Ecology movements are resisting the expansion of the market and the commodification of their land, their minerals, their forest, and biodiversity. That is why the path of eco-apartheid must become a path based on war against people. We witness this in India, today, which is growing at 9% but where violence has become the means for resource appropriation and land grab of forests and biodiversity to fuel that growth. The unjust conviction with life imprisonment of a friend and colleague, Dr. Binayak Sen, is an example of how resource greed and resource grab must convert democratic and peaceful societies into violent police states, even move them towards fascism.
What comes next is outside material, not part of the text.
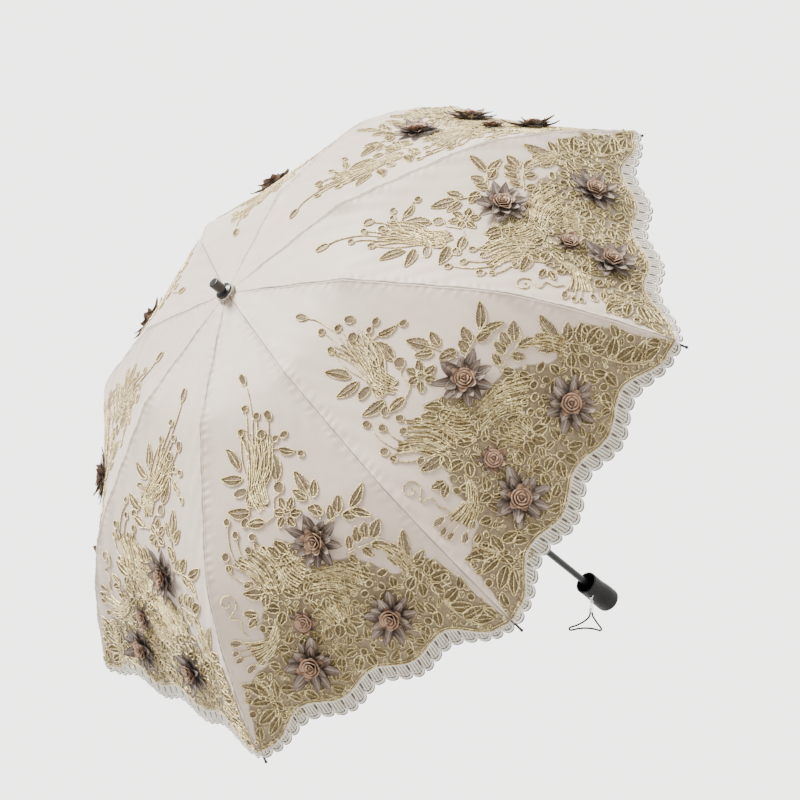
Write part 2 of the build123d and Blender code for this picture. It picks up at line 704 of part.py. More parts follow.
def flower_plane(azimuth, radius, share):
    """The plane of a panel at a flower, facing outward."""
    reach = 4.0
    turn = 0.02
    centre = gore_point(azimuth, radius, share)
    slope = gore_point(azimuth, radius + reach, share) - gore_point(azimuth, radius - reach, share)
    across = gore_point(azimuth, radius, share + turn) - gore_point(azimuth, radius, share - turn)
    normal = across.cross(slope).normalized()
    if normal.Z < 0:
        normal = normal * -1
    return Plane(origin=centre + normal * FLOWER_LIFT, x_dir=slope.normalized(), z_dir=normal)


flower_places = []
for index in range(1, RIBS + 1):
    for radius, share in BIG_FLOWERS:
        flower_places.append((flower_plane(rib_azimuth(index), radius, share), BIG_FLOWER_RADIUS))
    flower_places.append((flower_plane(rib_azimuth(index), *SMALL_FLOWER), SMALL_FLOWER_RADIUS))

with BuildPart() as lace_flowers:
    for place, size in flower_places:
        with BuildSketch(place):
            Circle(size * 0.6)
        with BuildSketch(place.offset(FLOWER_HEIGHT)):
            Circle(size)
        loft()
save(lace_flowers.part, "lace_flowers")

# ---------------------------------------------------------------- wrist loop

down = Vector(
    sin(radians(CHAIN_TILT)) * cos(radians(CHAIN_AZIMUTH)),
    sin(radians(CHAIN_TILT)) * sin(radians(CHAIN_AZIMUTH)),
    -cos(radians(CHAIN_TILT)),
)
eyelet_across = Vector(0, 0, 1).cross(eyelet_out)
eyelet_centre = eyelet_out * GRIP_MOUTH_RADIUS + Vector(0, 0, EYELET_HEIGHT)
hang_point = eyelet_centre + eyelet_out * EYELET_RADIUS

with BuildPart() as strap_eyelet:
    with Locations(Plane(origin=eyelet_centre)):
        Torus(EYELET_RADIUS, EYELET_WIRE)
save(strap_eyelet.part, "strap_eyelet")

link_axis = (eyelet_across - down * eyelet_across.dot(down)).normalized()
cross_axis = down.cross(link_axis)
link_hang = LINK_RADIUS - LINK_WIRE - EYELET_WIRE - LINK_PLAY
link_step = 2 * (LINK_RADIUS - LINK_WIRE - LINK_PLAY)
link_centres = [hang_point + down * (link_hang + number * link_step) for number in range(LINKS)]
with BuildPart() as strap_chain:
    for number, centre in enumerate(link_centres):
        facing = link_axis if number % 2 == 0 else cross_axis
        with Locations(Plane(origin=centre, z_dir=facing)):
            Torus(LINK_RADIUS, LINK_WIRE)
save(strap_chain.part, "strap_chain")

crimp_eye = link_centres[-1] + down * (LINK_RADIUS + CRIMP_RING - 2 * LINK_WIRE - 2 * LAYER_GAP)
crimp_top = crimp_eye + down * (CRIMP_RING - LAYER_GAP)
with BuildPart() as strap_crimp:
    with Locations(Plane(origin=crimp_eye, z_dir=cross_axis)):
        Torus(CRIMP_RING, LINK_WIRE)
    with BuildSketch(Plane(origin=crimp_top, z_dir=down)):
        Circle(CRIMP_RADIUS)
    extrude(amount=CRIMP_LENGTH)
save(strap_crimp.part, "strap_crimp")

# The loop's route: right and down from the crimp's mouth, in the loop's own flat plane.
loop_tilt = Vector(0.7432, 0.2459, -0.6222)
loop_right = (loop_tilt - down * loop_tilt.dot(down)).normalized()
loop_top = crimp_top + down * CRIMP_LENGTH
loop_route = [
    (-1.25, 0.0),
    (-1.25, 3.6),
    (-4.1, 7.7),
    (-9.0, 11.6),
    (-15.2, 15.0),
    (-20.6, 17.2),
    (-24.6, 18.1),
    (-27.3, 19.4),
    (-27.1, 22.0),
    (-23.8, 22.2),
    (-17.0, 20.3),
    (-8.6, 19.6),
    (-0.2, 20.0),
    (6.8, 21.5),
    (10.8, 23.0),
    (13.2, 21.4),
    (11.2, 18.2),
    (7.4, 13.4),
    (4.0, 8.2),
    (1.25, 4.1),
    (1.25, 0.0),
]
route_points = [loop_top + loop_right * right + down * fall for right, fall in loop_route]


def corner_radii(points):
    """An arc for each corner, as large as its two runs allow."""
    radii = []
    for before, corner, after in zip(points, points[1:], points[2:]):
        shorter = min((corner - before).length, (after - corner).length)
        turn = (corner - before).get_angle(after - corner)
        radii.append(ROUNDING * shorter / tan(radians(turn) / 2))
    return radii


loop_radii = corner_radii(route_points)
with BuildPart() as wrist_strap:
    with BuildLine() as loop_path:
        FilletPolyline(*route_points, radius=loop_radii)
    with BuildSketch(Plane(origin=route_points[0], z_dir=loop_path.wire() % 0)):
        Circle(CORD_RADIUS)
    sweep(path=loop_path.wire())
save(wrist_strap.part, "wrist_strap")
cord_length = loop_path.wire().length
full_volume = pi * CORD_RADIUS ** 2 * cord_length
print("cord radii", [round(radius, 1) for radius in loop_radii])
print("cord length", round(cord_length, 1), "volume share", wrist_strap.part.volume / full_volume)

# ---------------------------------------------------------------- the linkage, for reference

print("crown pivot", CROWN_PIVOT, "runner pivot", RUNNER_PIVOT)
print("stretcher pin", STRETCHER_PIN, "stretcher", STRETCHER_LENGTH)
print("elbow pins", ELBOW_1_PIN, ELBOW_2_PIN, "rod", ROD_START, ROD_END)
print("pitches", INNER_PITCH, MIDDLE_PITCH, OUTER_PITCH, STRETCHER_PITCH)
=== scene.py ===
import json
import math
from collections import namedtuple

import bmesh
import bpy
import numpy as np
from mathutils import Matrix, Vector


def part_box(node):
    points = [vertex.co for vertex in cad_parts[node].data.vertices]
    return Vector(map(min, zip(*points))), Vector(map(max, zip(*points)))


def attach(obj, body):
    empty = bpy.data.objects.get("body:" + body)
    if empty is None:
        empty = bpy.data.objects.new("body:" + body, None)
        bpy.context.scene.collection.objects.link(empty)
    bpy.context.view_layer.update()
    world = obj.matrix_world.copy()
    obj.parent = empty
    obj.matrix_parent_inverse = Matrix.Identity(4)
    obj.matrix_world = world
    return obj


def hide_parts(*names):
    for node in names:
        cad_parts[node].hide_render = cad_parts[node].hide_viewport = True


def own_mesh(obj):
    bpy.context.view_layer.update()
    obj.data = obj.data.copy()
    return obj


# A folding lace parasol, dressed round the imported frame. Objects are in metres. The panel's
# pattern is drawn flat, in millimetres: x across a panel and s down it from the hub.

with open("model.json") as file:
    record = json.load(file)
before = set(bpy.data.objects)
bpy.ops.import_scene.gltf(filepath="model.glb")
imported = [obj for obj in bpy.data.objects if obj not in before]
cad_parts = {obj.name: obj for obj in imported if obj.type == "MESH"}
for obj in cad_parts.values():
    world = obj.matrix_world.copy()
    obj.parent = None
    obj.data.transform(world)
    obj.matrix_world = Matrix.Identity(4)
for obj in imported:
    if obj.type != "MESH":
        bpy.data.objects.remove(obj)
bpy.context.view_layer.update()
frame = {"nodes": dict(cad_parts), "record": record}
random_draw = np.random.default_rng(11)

MM = 0.001
RIBS = 8
STEP = 2 * math.pi / RIBS
HALF_COS = math.cos(STEP / 2)
HALF_SIN = math.sin(STEP / 2)



def add_object(name, data):
    made = bpy.data.objects.new(name, data)
    bpy.context.scene.collection.objects.link(made)
    return made


# ---------------- camera

CAMERA_PLACE = (1.6024, -1.1188, 1.8688)
CAMERA_RIGHT = Vector((0.7432, 0.2459, -0.6222))
CAMERA_UP = Vector((0.1466, 0.8476, 0.5101))
CAMERA_BACK = Vector((0.6528, -0.4703, 0.5939))
CAMERA_LENS = 96.6  # millimetres, for a sensor 36 mm wide


def make_camera():
    data = bpy.data.cameras.new("camera")
    data.sensor_width = 36.0
    data.lens = CAMERA_LENS
    data.clip_end = 60.0
    camera = add_object("camera", data)
    axes = Matrix((CAMERA_RIGHT, CAMERA_UP, CAMERA_BACK))
    camera.matrix_world = Matrix.Translation(CAMERA_PLACE) @ axes.transposed().to_4x4()
    bpy.context.scene.camera = camera


make_camera()

# ---------------- materials


class Paint:
    """A node material in the making. Texture scales are per metre, on the object's own coordinates."""

    def __init__(self, name, metallic=0.0, **constants):
        self.material = bpy.data.materials.new(name)
        self.material.use_nodes = True
        self.tree = self.material.node_tree
        self.shader = self.tree.nodes["Principled BSDF"]
        self.shader.inputs["Metallic"].default_value = metallic
        for name, value in constants.items():
            self.shader.inputs[name.replace("_", " ")].default_value = value
        self.place = self.tree.nodes.new("ShaderNodeTexCoord").outputs["Object"]

    def node(self, kind, inputs=(), **settings):
        made = self.tree.nodes.new(kind)
        for name, value in settings.items():
            setattr(made, name, value)
        for name, value in dict(inputs).items():
            if isinstance(value, bpy.types.NodeSocket):
                self.tree.links.new(value, made.inputs[name])
            else:
                made.inputs[name].default_value = value
        return made

    def noise(self, scale, detail):
        made = self.node("ShaderNodeTexNoise", {"Vector": self.place, "Scale": scale, "Detail": detail})
        return made.outputs[0]

    def cells(self, scale):
        """Distance to the nearest edge of a net of cells."""
        inputs = {"Vector": self.place, "Scale": scale}
        return self.node("ShaderNodeTexVoronoi", inputs, feature="DISTANCE_TO_EDGE").outputs[0]

    def twist(self, scale, distortion):
        """Slanting bands, as on twill or twisted thread."""
        inputs = {"Vector": self.place, "Scale": scale, "Distortion": distortion, "Detail": 1.0}
        return self.node("ShaderNodeTexWave", inputs, bands_direction="DIAGONAL").outputs["Fac"]

    def ramp(self, share, low, high, near=(0, 0, 0), far=(1, 1, 1)):
        """From the near colour where share is low to the far one where it is high."""
        made = self.node("ShaderNodeValToRGB", {"Fac": share})
        made.color_ramp.elements[0].position = low
        made.color_ramp.elements[0].color = (*near, 1)
        made.color_ramp.elements[1].position = high
        made.color_ramp.elements[1].color = (*far, 1)
        return made.outputs[0]

    def mix(self, share, near, far, blend="MIX"):
        made = self.node("ShaderNodeMix", data_type="RGBA", blend_type=blend)
        for slot, value in ((0, share), (6, near), (7, far)):
            if isinstance(value, bpy.types.NodeSocket):
                self.tree.links.new(value, made.inputs[slot])
            else:
                made.inputs[slot].default_value = (*value, 1) if slot else value
        return made.outputs[2]

    def cloud(self, scale, detail, *ramp):
        """Noise seen through a ramp."""
        return self.ramp(self.noise(scale, detail), *ramp)

    def add(self, first, second):
        return self.node("ShaderNodeMath", {0: first, 1: second}, operation="ADD").outputs[0]

    def multiply(self, first, second):
        return self.node("ShaderNodeMath", {0: first, 1: second}, operation="MULTIPLY").outputs[0]

    def attribute(self, name):
        return self.node("ShaderNodeAttribute", attribute_name=name).outputs["Fac"]

    def colour(self, socket):
        self.tree.links.new(socket, self.shader.inputs["Base Color"])
        return self

    def rough(self, share, low, high):
        made = self.node("ShaderNodeMapRange", {"Value": share, "To Min": low, "To Max": high})
        self.tree.links.new(made.outputs[0], self.shader.inputs["Roughness"])
        return self

    def bump(self, height, distance, strength=1.0):
        """Relief up to that distance, in metres."""
        made = self.node("ShaderNodeBump", {"Height": height, "Distance": distance, "Strength": strength})
        self.tree.links.new(made.outputs[0], self.shader.inputs["Normal"])
        return self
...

The second road is the path of making peace with the earth, beginning with the recognition of the rights of Mother Earth. This is the path of Earth democracy. It is a path based on living within the Earth’s ecological limits and sharing her gifts equitably. It is a path based on deepening and widening democracy to include all life on Earth and include all humans who are being excluded by the so called “free market democracy” based on corporate rule and corporate greed. The path of Earth democracy is the path of caring and sharing. It is the path to freedom.